My character, I loved the challenge of playing a part who, at any given moment, is completely could completely plausibly have committed or not committed this crime. This seemed to me a wonderful kind of magic trick to pull off, and I love challenges like that. They created a character for which this trick can work. He’s completely driven by his ID. It’s completely unedited. He has no sense of priority or proportion. The tiniest things have absolutely as much importance to him as the crime of murder, and you see it in the very first moment of the series in that 911 call. The cable guy and the death of his wife are equally are equal emergencies. This is the stuff of just fantastic comedy, very much like Dick Solomon in 3rd Rock from the Sun. He was driven by his ID too, and yet they are very, very different characters.

Next up is Anne Flatch, she helps to run the temporary office where Northerner Josh Segal (Nick D’Agosto) has set up shop to prove Henderson’s innocence. She has multiple disorders. Just when you think they have run out of things to give her, they come up with another one. Sherri Shepherd talked about all the ailments they gave her.

She’s lovable, but she has all of these disorders. She has prosopagnosia, which is facial blindness. She’s born with no tear ducts. She’s dyslexic. She has alien hand syndrome. She sleeps, and she talks when she’s sleeping, and she walks backwards. She talks like Adele when she has a flu shot. I mean, she has Scindo syndrome. She faints when she sees beautiful artwork.

And there are even more than just that.

With all of those disorders, she needs some help in the office/taxidermy shop. She gets that from Dwayne Reed. He is former cop in East Peck, who could not handle the job. He is a bumbling idiot, but sometimes he gets things right. Granted to be accused of another murder puts a wrench in things. Steven Boyer gave some insight into his Dwayne Reed.

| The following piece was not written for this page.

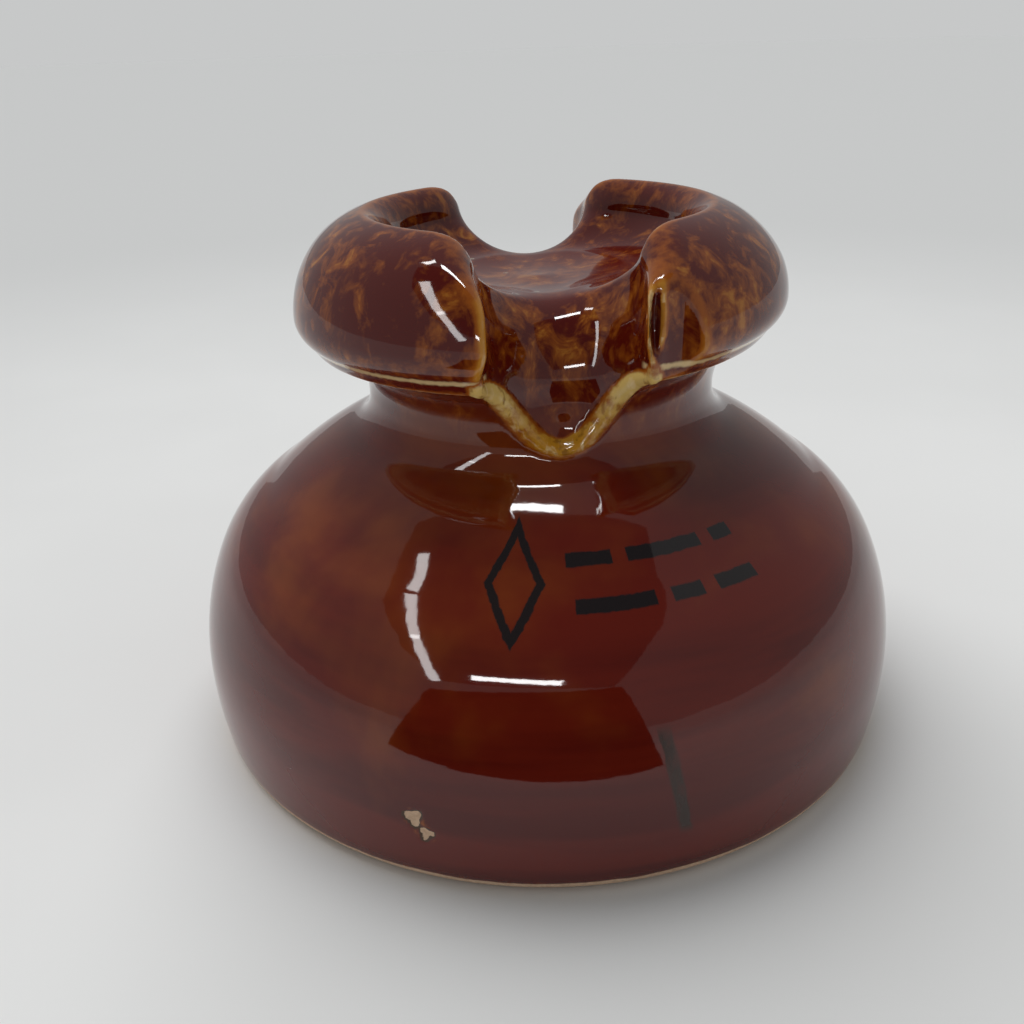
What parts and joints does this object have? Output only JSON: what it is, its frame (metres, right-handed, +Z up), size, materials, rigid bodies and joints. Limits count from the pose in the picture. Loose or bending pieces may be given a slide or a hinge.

Well, I think that we’ve all known the person who is sort of misunderstood, who might be a little smarter than he appears at first. I mean, I like to think that Dwayne is the brains behind the operation in spite of all of his foibles. But, yeah, I knew guys like that growing up. I mean, it’s hard not to. I kind of lived in between the city and the corn fields, and so, you know, you drive five minutes outside the suburbs, and it’s all farm in Ohio. So I knew Dwaynes growing up, guys who had never left their small plot of land. And, yeah, I think Dwayne has a brilliance that people have yet to really notice. So maybe this case will bring it out of him.

While he might not the brightest, opposing counsel Carol Anne Keane is very smart and determined to prove Henderson guilty. Jayma Mays talked about playing a character much different than the one she played on Glee.

I’m tough as nails and sexually aggressive, pushing for the death penalty. No. Yeah, she’s really good at her job, and her main goal in this, she wants to be DA of this small Southern town in East Peck, and she’s going to do whatever she can to get Larry Henderson to fry by the end of this show. Yeah, I think she’s competent and refined.

Finally, there is Summer, who is Larry’s daughter. Maybe because she is adopted, she doesn’t really seem like someone who is from East Peck. How does Krysta Rodriguez see her character that is a real smash.

Summer is lovely. She’s so fiercely devoted to her dad. And I love that I got to have such a clear objective. He is, in my mind, completely innocent. There could not be a world in which he did this. And to be able to crusade for somebody, especially somebody as lovable as John and his character, Larry, to just kind of feel like I get to be his advocate and fight for him and our family. In this script, he adopted me when I was young and I think that bond carries somebody for a long time when you feel maybe not wanted and you become wanted by somebody. And we take on the world. Now it’s just he and I and the dog. And it’s been a great experience to get to kind of really fight for somebody, really believe in somebody. And then the things take crazy turns and being sort of tossed to and fro in the middle of this, this something that you would never imagine would happen in your life, and now you’re having to navigate it, and absurdity becomes your normal life and what that means for them in the family and for her being in this town. She’s a transplant in the town as well and the town is such a backwards place in some ways. And so it’s been it’s fun. It’s fun navigating all that.